Claude Frédéric Bastiat wrote strongly against Protectionism back in the middle of the 19th century, where he exposed where this attitude arises, and disputed it thusly. Though about 170 years has passed since his writings, this seems to be the time to take a break for a moment and look back to wisdom from the past.
Support for Protectionism is deduced from the idea that economic value arises from labour. Bastiat denounces this fallacy by pointing to the fact that the conditions of labour is differently in different places, most notably in respect to climate with some fruits being easier to cultivate some places than others, but also with the quality of the soil. This also applies equally to metals like steel and aluminium being dug out from the ground. Some places they are more accessible and abundant than other places, and thus with some countries thereby gaining a larger supply, they can sell them for cheaper, following the laws of supply and demand. Protectionism, in its essence, protects the producer at the expense of the consumer. What is seen is the American steel- and aluminium providers who sell the metals for equally or less than the foreign ones.

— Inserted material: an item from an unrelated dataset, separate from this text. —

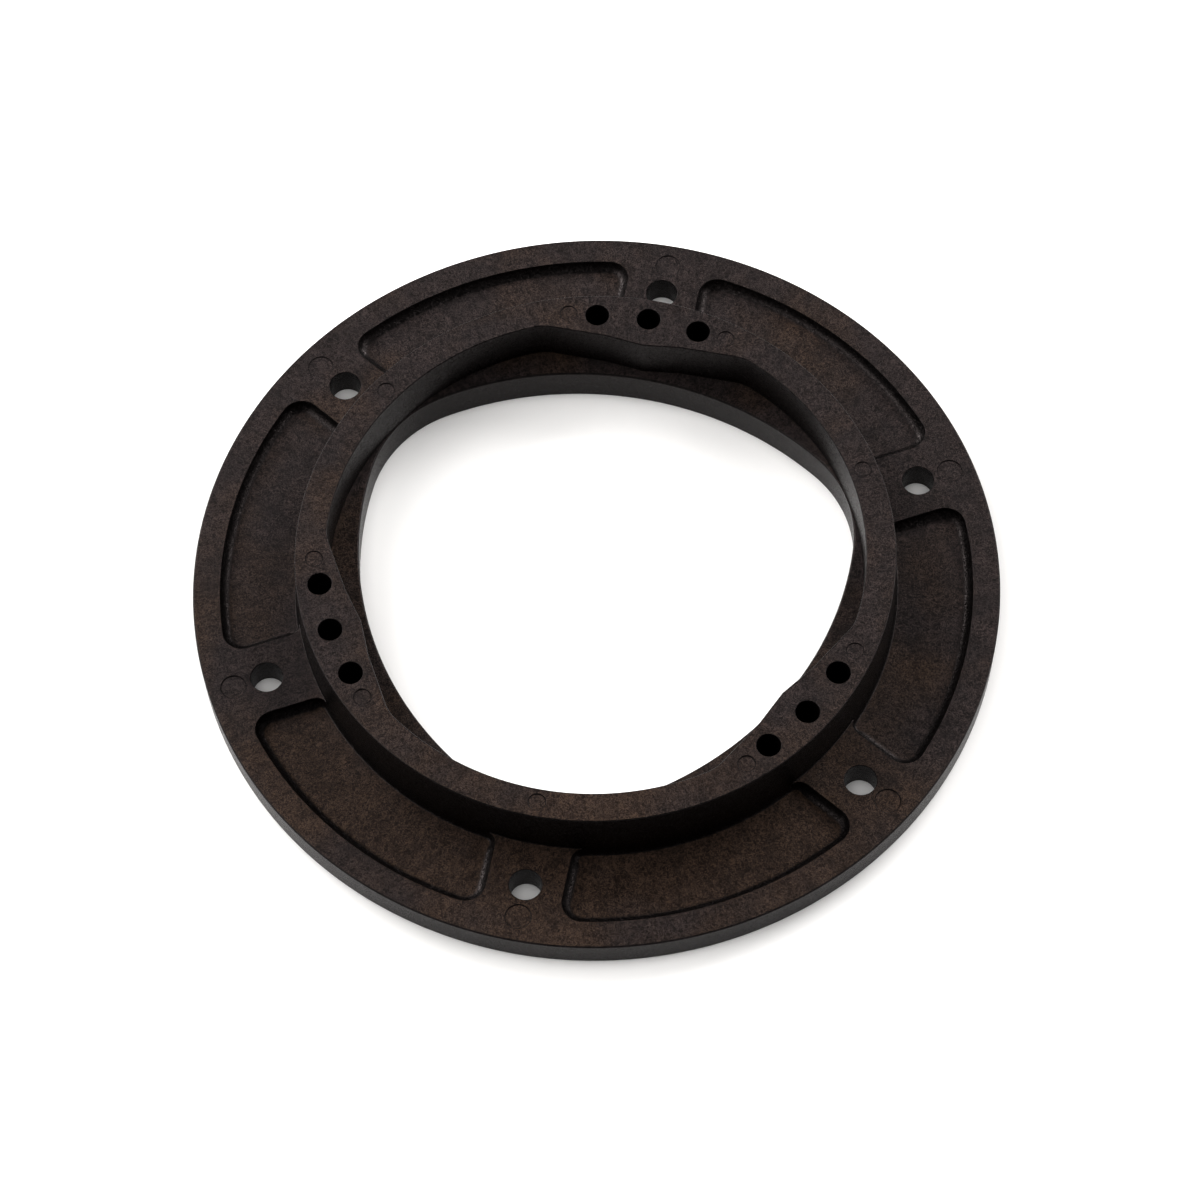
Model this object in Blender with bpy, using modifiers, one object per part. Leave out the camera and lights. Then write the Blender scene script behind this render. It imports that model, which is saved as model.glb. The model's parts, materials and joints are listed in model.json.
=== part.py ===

What is not seen, or seen less clearly, is the amount the consumer could save by the tariff abstaining, and the taxpayer’s money serving a cause which is doomed to rupture.
How this works in practice, we may let Americans companies describe for themselves. Vox made a list of statements different American industries had of Trump’s decision, which is too long to copy word-for-word, but it essentially saw US car dealers, auto manufacturers, boat manufacturers, the beer industry, retailers, machinery manufacturers and US business groups all oppose the decision, saying it will damage their companies and industries. The steel- and aluminium producers, however, are – as we would expect – in favor.
Remember what Bastiat said of that which is seen and that which is not seen in the political economy? Should we ignore all the other ones for the sake of the steel- and aluminium producers getting advantage over the ones doing a more efficient and better job, and the American manufacturers and businesses dependent on import of these materials? Bastiat makes clear that it isn’t the labour which produces value, but the exchange, and thus the result matters. We can’t keep throwing obstacles in the way of other businesses for the sake of “our’s” to be saved. It is not sustainable for the consumer and it is not sustainable for the economy, but only for the few producers which happen to gain advantage. Trade wars are good and easy to win, according to Trump, but, as with any war, while they may be easy to win and of advantage to a few people, it doesn’t mean that everyone else won’t end up in misery as a result.